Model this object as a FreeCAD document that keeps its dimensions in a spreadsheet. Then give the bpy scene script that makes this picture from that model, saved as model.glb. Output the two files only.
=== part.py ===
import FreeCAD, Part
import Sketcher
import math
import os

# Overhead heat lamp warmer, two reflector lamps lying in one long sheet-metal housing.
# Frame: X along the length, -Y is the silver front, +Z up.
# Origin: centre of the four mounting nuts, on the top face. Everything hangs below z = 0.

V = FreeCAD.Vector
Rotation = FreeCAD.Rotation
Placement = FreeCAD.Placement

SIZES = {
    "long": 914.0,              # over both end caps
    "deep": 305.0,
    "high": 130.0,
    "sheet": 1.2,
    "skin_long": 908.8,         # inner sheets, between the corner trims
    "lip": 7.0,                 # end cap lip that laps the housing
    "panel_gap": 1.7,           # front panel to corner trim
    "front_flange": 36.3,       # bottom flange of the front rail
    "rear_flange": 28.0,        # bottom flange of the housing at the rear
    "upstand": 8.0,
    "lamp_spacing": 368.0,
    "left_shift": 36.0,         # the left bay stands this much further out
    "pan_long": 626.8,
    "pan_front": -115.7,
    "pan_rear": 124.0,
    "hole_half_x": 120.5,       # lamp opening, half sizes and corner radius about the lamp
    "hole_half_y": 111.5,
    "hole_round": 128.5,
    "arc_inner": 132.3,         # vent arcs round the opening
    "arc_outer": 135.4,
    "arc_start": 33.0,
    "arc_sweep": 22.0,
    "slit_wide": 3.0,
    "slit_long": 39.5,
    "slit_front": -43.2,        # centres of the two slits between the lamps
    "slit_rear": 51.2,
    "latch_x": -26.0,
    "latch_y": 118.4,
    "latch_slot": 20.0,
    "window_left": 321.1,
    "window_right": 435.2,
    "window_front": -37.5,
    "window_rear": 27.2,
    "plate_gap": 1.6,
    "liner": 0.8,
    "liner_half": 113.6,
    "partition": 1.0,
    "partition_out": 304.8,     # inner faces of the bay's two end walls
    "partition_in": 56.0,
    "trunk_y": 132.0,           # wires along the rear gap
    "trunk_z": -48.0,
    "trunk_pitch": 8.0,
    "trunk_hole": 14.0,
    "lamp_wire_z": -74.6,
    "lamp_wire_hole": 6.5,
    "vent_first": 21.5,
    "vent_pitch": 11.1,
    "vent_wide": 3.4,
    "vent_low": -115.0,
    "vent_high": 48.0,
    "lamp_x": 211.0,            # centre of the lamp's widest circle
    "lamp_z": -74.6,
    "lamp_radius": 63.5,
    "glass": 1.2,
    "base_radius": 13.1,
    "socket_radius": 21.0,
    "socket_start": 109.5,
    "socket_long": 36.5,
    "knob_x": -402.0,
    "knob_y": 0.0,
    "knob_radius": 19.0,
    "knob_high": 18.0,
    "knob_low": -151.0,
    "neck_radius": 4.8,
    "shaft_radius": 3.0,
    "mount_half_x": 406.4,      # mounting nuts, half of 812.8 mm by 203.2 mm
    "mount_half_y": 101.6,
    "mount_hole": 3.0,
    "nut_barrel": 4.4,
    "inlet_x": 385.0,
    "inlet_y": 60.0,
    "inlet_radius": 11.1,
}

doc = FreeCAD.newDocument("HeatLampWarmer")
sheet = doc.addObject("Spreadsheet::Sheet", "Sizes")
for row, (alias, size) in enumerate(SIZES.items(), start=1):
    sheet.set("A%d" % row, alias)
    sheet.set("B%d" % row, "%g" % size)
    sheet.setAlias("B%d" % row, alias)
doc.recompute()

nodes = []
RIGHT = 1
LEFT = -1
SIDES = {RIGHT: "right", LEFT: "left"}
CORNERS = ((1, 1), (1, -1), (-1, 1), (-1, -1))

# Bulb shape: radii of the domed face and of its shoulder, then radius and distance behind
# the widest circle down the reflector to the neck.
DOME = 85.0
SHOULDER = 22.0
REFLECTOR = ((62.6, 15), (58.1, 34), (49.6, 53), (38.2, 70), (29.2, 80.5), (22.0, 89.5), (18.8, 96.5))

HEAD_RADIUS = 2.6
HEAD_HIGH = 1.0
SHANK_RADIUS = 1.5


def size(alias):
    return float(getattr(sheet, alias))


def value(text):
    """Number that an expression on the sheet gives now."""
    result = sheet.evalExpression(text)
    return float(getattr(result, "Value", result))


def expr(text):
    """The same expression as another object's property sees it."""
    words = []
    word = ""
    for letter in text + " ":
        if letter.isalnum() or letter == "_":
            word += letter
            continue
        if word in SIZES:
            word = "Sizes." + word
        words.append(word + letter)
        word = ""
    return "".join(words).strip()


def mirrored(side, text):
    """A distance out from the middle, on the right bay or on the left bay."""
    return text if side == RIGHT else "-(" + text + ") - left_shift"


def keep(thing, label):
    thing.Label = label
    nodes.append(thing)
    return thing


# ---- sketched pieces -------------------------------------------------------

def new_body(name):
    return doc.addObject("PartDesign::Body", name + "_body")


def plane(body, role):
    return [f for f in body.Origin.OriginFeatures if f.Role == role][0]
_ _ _
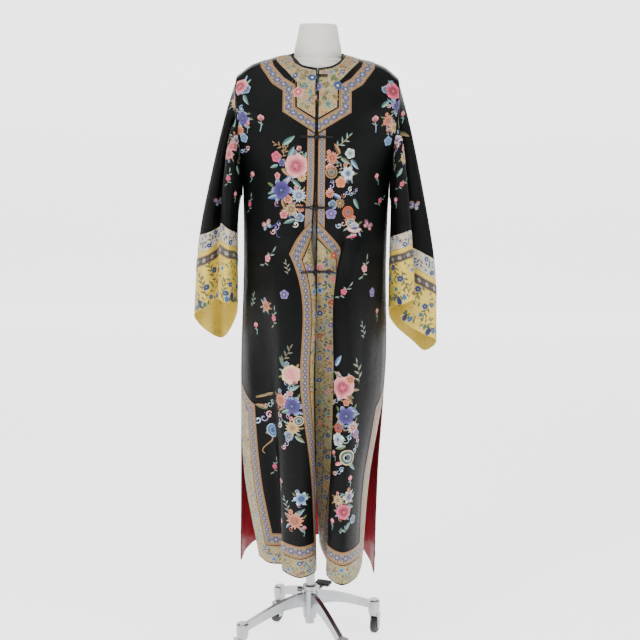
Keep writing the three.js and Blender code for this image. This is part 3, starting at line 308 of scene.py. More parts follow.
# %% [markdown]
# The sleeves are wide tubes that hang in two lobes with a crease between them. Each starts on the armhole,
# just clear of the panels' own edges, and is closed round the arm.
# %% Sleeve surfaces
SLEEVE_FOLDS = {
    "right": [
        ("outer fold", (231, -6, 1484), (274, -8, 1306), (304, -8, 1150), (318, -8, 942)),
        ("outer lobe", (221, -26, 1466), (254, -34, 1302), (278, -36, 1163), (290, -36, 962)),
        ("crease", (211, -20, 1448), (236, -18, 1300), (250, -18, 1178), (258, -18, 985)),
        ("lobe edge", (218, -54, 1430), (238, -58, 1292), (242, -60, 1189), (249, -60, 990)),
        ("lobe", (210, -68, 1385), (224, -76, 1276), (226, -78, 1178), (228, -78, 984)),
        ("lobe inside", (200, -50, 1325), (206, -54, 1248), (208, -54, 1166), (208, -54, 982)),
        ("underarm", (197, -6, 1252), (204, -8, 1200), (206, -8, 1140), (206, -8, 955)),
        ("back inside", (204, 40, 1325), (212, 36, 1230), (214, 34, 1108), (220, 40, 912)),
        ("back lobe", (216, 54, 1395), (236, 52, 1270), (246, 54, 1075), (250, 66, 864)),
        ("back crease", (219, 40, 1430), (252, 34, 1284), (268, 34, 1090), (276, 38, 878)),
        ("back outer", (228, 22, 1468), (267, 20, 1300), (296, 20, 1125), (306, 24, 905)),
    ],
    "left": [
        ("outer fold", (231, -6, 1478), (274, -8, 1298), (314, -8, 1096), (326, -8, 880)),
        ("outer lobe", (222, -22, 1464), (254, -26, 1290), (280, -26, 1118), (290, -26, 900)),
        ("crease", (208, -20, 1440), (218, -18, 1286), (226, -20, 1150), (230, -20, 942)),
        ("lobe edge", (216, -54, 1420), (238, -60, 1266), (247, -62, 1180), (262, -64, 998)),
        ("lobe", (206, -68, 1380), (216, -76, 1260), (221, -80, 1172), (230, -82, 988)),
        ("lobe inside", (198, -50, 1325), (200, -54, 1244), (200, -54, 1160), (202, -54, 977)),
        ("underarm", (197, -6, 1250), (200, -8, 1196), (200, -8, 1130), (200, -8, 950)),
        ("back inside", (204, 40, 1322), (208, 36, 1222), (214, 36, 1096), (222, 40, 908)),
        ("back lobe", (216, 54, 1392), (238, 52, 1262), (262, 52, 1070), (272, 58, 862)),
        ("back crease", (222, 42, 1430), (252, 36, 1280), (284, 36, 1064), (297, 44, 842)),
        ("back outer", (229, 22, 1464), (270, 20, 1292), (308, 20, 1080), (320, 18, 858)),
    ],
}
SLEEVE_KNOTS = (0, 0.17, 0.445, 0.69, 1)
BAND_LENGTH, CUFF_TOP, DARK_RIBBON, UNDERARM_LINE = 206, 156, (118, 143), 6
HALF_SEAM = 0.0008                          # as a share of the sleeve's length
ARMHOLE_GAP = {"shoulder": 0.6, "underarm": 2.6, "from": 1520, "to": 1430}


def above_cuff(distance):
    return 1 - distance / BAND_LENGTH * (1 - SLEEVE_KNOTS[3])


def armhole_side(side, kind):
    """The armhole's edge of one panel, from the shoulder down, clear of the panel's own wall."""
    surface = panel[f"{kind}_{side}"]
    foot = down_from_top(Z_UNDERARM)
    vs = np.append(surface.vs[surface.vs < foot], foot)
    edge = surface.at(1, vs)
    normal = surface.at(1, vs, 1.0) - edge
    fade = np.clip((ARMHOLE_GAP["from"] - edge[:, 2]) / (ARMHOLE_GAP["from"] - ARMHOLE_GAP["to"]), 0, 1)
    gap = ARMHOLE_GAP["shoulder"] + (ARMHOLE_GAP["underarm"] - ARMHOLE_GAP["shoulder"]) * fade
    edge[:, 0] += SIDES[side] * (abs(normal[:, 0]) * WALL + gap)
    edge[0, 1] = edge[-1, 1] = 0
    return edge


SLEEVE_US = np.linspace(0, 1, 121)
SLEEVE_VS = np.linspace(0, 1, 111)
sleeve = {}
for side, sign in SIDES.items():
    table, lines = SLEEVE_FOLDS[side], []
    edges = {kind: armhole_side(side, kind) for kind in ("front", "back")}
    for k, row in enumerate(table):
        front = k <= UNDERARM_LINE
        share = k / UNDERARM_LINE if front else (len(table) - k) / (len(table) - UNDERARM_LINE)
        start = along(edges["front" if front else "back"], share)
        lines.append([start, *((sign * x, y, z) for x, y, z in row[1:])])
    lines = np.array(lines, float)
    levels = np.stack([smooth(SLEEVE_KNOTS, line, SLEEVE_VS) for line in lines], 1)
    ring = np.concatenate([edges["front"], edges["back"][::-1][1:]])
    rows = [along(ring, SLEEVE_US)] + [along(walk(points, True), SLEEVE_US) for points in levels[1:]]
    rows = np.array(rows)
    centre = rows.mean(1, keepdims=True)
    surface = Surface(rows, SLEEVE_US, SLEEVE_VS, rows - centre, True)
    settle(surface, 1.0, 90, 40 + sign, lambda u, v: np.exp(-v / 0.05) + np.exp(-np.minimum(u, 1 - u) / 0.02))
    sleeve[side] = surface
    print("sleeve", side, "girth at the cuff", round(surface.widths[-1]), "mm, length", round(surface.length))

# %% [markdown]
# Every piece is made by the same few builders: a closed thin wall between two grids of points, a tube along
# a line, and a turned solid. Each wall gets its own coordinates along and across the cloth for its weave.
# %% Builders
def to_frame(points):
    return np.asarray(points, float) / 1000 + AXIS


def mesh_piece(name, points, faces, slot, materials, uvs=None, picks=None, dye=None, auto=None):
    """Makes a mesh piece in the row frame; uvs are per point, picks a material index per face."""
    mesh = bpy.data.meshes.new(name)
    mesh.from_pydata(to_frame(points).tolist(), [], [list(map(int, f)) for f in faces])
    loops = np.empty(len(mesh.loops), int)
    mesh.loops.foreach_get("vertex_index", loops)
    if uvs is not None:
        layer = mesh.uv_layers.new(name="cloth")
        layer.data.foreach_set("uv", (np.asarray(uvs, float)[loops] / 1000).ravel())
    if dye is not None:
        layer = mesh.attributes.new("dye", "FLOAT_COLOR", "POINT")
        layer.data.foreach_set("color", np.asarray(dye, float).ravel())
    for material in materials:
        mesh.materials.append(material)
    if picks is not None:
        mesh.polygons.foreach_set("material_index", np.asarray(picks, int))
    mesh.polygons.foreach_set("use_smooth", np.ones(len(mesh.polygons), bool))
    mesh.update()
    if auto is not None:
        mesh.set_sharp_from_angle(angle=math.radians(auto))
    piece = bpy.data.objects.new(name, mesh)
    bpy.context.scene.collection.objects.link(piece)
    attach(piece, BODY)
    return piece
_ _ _
• PROBLEM DETAILS: The lines to be given again exactly are those from the one containing "Model this object" up to and including the one containing "# Origin: centre".

• ANSWER FOR THE TASK:
Model this object as a FreeCAD document that keeps its dimensions in a spreadsheet. Then give the bpy scene script that makes this picture from that model, saved as model.glb. Output the two files only.
=== part.py ===
import FreeCAD, Part
import Sketcher
import math
import os

# Overhead heat lamp warmer, two reflector lamps lying in one long sheet-metal housing.
# Frame: X along the length, -Y is the silver front, +Z up.
# Origin: centre of the four mounting nuts, on the top face. Everything hangs below z = 0.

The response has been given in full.